Some scattered thoughts from this book:

* This had to be an inspiration for Joseph Heller’s Catch-22 in multiple ways. I could imagine Heller writing his novel as a sarcastic, almost angry response to Michener’s somewhat antiseptic take on a brutal war – but at the same time, Michener mined subtle humor from incompetent officers, and the character Tony, who flies all over the Pacific trading one good for another in pursuit of liquor, seems like a precursor to Heller’s Milo.

* Tales of the South Pacific would never win the Pulitzer Prize for Fiction today. The first 30-odd years of the award largely rewarded novels told stories highly illustrative of some aspect of the American experience. If you look at recent winners, particularly the last ten years, the emphasis has been on edgier fare – Oscar Wao, Middlesex, The Road, even the blacks-who-owned-slaves backdrop of The Known World – with the occasional exception for an old-school winner like Empire Falls (which handled several major and very modern themes) or Gilead (I imagine the gorgeous prose and raw emotion won out). Michener’s novel today is almost more like a smart beach read, enjoyable, set in a serious time, but not a novel for the ages.

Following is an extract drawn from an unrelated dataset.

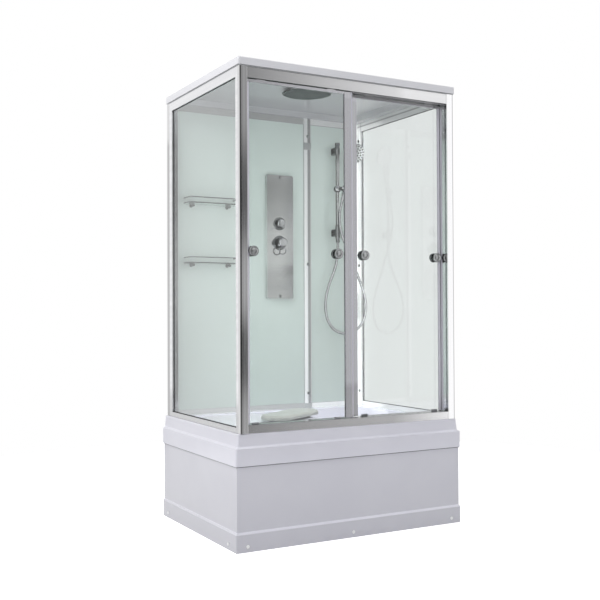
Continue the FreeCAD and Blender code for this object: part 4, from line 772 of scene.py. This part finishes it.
RAIL_LOW = [across("front_bottom_rail", X, [(0.0, 0.42), (0.3, 0.45), (0.7, 0.52), (0.88, 0.80),
                                            (1.0, 1.0)]), UPWARDS]
# painted shadow lines near the front and rear edges and near the top of the right side frame
SIDE_RIGHT = [across("right_side_frame", Y, [(0.0, 0.30), (0.006, 0.30), (0.010, 1.0),
                                             (0.952, 1.0), (0.954, 0.42), (0.9585, 0.42),
                                             (0.9605, 1.0), (1.0, 1.0)]),
              across("right_side_frame", Z, [(0.0, 1.0), (0.9845, 1.0), (0.985, 0.34),
                                             (0.9885, 0.34), (0.9895, 1.0), (1.0, 1.0)])]

# What surfaces have in common: how a drawn profile's grain runs, and kinds of finish
ALONG_X, ALONG_Y, ALONG_Z = (0.2, 9, 9), (9, 0.2, 9), (9, 9, 0.2)
MOULDED = dict(rough=(0.16, 0.26), scale=3.0, grain=420.0, bump_strength=0.05,
               bump_distance=0.0003, coat=0.35)
POLISHED = dict(metallic=1.0, scale=14.0, grain=90.0, bump_strength=0.02)
DRAWN = dict(metallic=1.0, scale=5.0, grain=40.0, bump_strength=0.015, bump_distance=0.0002)
POST = dict(DRAWN, rough=(0.07, 0.12), stretch=ALONG_Z)
RAIL = dict(DRAWN, dark=(0.84, 0.84, 0.85), light=(0.88, 0.88, 0.89), rough=(0.10, 0.16),
            metallic=0.75, stretch=ALONG_X)
WHITE = dict(DRAWN, dark=(0.96, 0.965, 0.97), light=(0.98, 0.985, 0.99), metallic=0.0,
             bump_strength=0.01)
SOFT = dict(scale=20.0, grain=600.0)
SPRAY = dict(scale=30.0, grain=600.0)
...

* The mere title of this novel reminds me of the best musical that never existed, found in an episode of the TV series Amazing Stories called “Gershwin’s Trunk,” in which a songwriter with writer’s block uses a psychic to contact the ghost of George Gershwin, who provides him with (among others) a song called “I Discovered You,” leading with the couplet: “Balboa thought it was terrific/When he discovered the Pacific.” Twenty-five years I have had that song in the back of my brain. It’s a hell of an episode.